We generally say that we can pick you a set of gear that is practically indistinguishable from the theoretically “best” one set of gear ultimately possible to find if you were to spend a few weeks brute-force simulating. “Practically” is the important word there - by that we mean you couldn’t actually go in-game and notice a difference, assuming you can play all gear builds equally well.

prime · February 3, 2020, 11:44pm

Oh i thought the whole point of the global network was that most stuff was being/would be simulated and then applied 2 the bib option to help find the best gear. But instead its just used to find a decent scoring function?

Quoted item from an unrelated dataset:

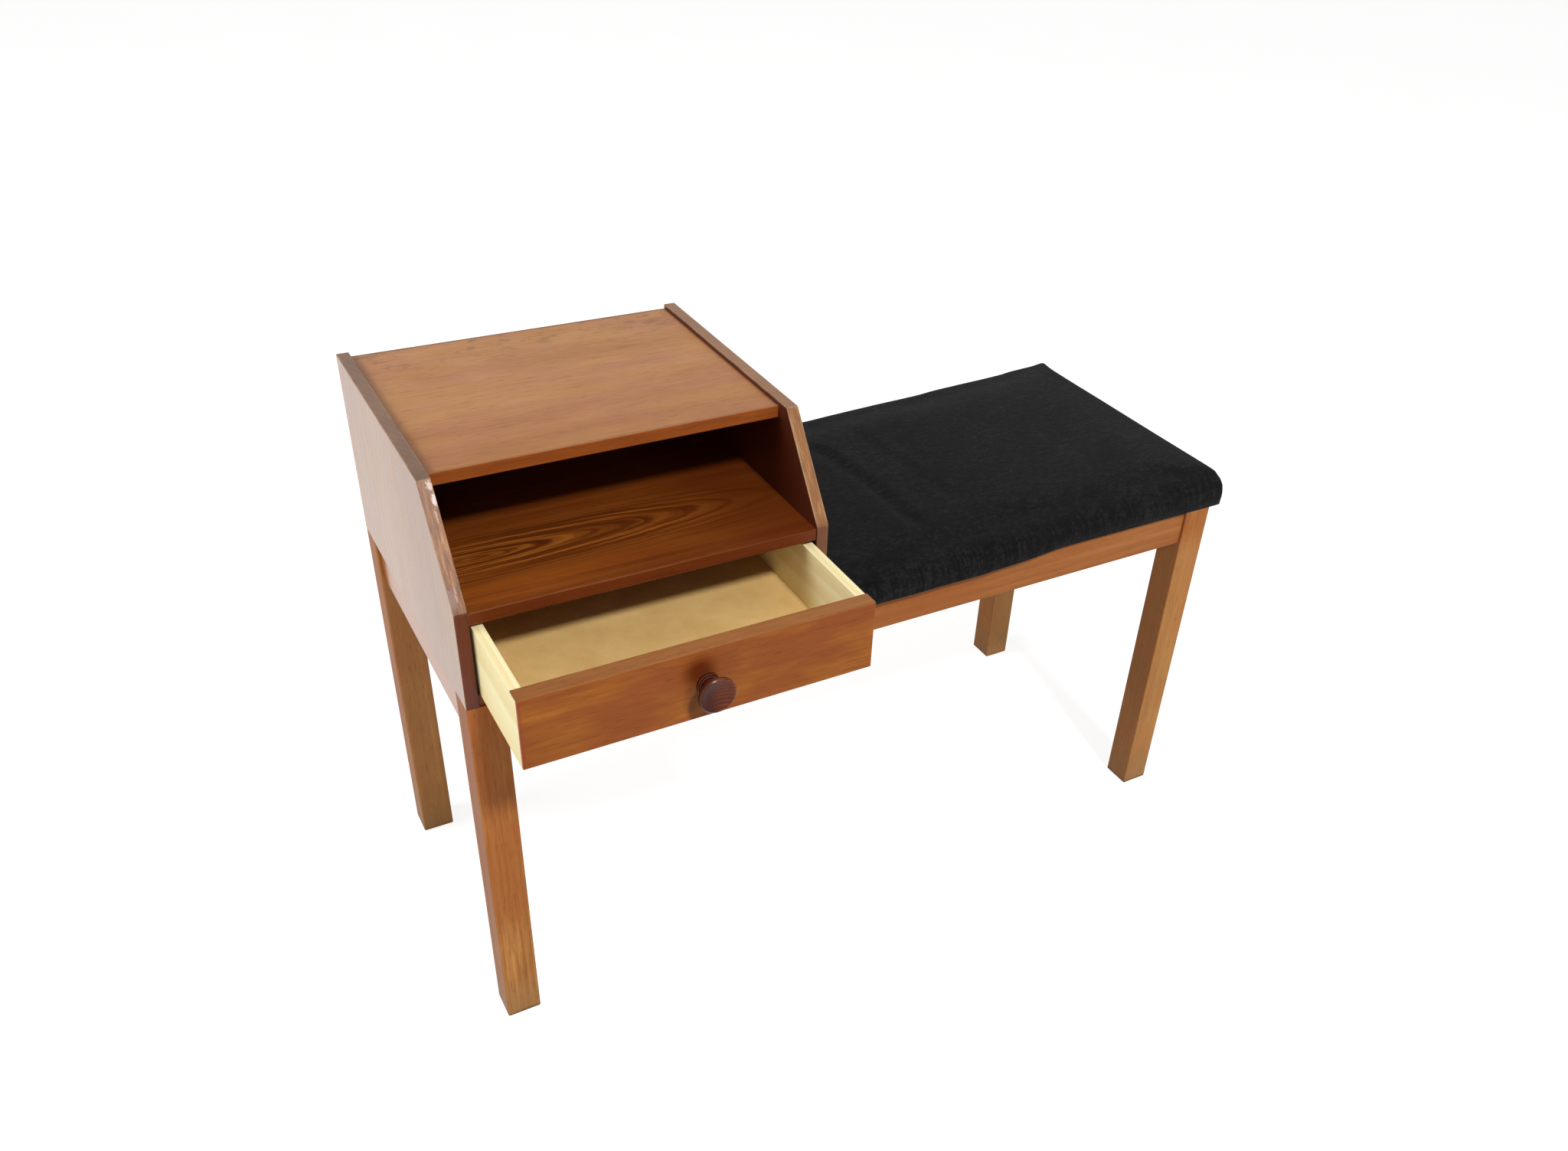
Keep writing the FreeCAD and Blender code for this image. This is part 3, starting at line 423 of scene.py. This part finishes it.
def drawer_teak():
    """Drawer front: reddish brown streaks, a painted shadow of the knob up and left of it and a smaller one to
    its lower left, its top edge greyer.
    """
    wood = Wood("drawer_teak", "X", pith=(0.2, 0.2), tilt=0.03, ring=0.006)
    share = wood.blend_of(rings=0.05, streak=0.4, fibre=0.2, broad=0.6, mottle=0.15, fleck=0.35)
    colour = wood.ramp(share, (0.2, tone(116, 58, 14)), (0.5, tone(163, 94, 32)), (0.8, tone(190, 120, 52)))
    colour = wood.drifted(colour, tone(136, 66, 28), 0.7)
    # Painted shadow of the knob, dark red, up and left of it.
    away = wood.away_from(-0.266, -0.2155, 0.4615, stretch=(55.0, 0.0, 52.0))
    away = wood.plus(away, wood.times(wood.minus(wood.broad, 0.5), 0.5))
    colour = wood.stain(colour, wood.rise(away, 1.1, 0.25), 0.75, tone(84, 24, 6))
    # Painted shadow of the knob to its lower left.
    under = wood.away_from(-0.272, -0.2155, 0.436, stretch=(90.0, 0.0, 48.0))
    colour = wood.stain(colour, wood.rise(under, 1.1, 0.3), 0.5, tone(92, 54, 20))
    lap = wood.rise(wood.x, -0.4165, -0.4180)
    colour = wood.stain(colour, lap, 0.5, tone(150, 58, 34))
    top = wood.ramp(share, (0.2, tone(120, 70, 34)), (0.8, tone(166, 108, 58)))
    colour = wood.mix(wood.faces("Z"), colour, top)
    rim = wood.times(wood.edges(0.0012), wood.rise(wood.mottle, 0.46, 0.6))
    colour = wood.stain(colour, rim, 0.35, tone(190, 130, 90))
    return wood.finish(colour, rough=0.42)


def pine(name, pale, dark):
    """Raw pine of the drawer's sides and back."""
    wood = Wood(name, "Y" if name == "side_pine" else "X", pith=(0.3, 0.3), ring=0.008)
    share = wood.blend_of(rings=0.25, streak=0.3, fibre=0.15, broad=0.2)
    colour = wood.ramp(share, (0.2, dark), (0.8, pale))
    return wood.finish(colour, rough=0.55, pores=0.05)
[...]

Swol · February 4, 2020, 2:20am

It would be prohibitive to simulate every relevant option of gear for even one player with just 3 relevant items to pick from in each slot. The only possible way to examine all possible sets of relevant gear is to use some sort of statistical analysis - that is what sets AMR apart from other types of gear optimization.

We use the global network to generate millions of data points with which to do our analysis, but that is still just a small fraction of all the relevant gear combinations.

Sienss · February 4, 2020, 8:07am

Would it improve stability of the suggested gear from the optimizer and the scoring function if AMR’s server would run the lastest saved gear for each user making a “point” into the scoring function.

If AMR isn’t running full potential without any glonet running and you dont have variable loads with your Azure contract maybe try something like this :
Target downtime for server,
target who wasn’t modifying his gear in the last 6 hours maybe, run their gear, backpropagation into the scoring function.
And if the server load is still under a certain treshold over few days/weeks. Try item they have in bag ? :x

Swol · February 5, 2020, 1:42am

Yeah, we could always go nuts and continuously add data points into the mix with the global network…

We’ve thought about stuff like that in the past. The problem is that we carefully pick the data points we run to give us what we need to create the scoring function. Throwing more or less random extra data points into the mix won’t necessarily help score that particular set of gear.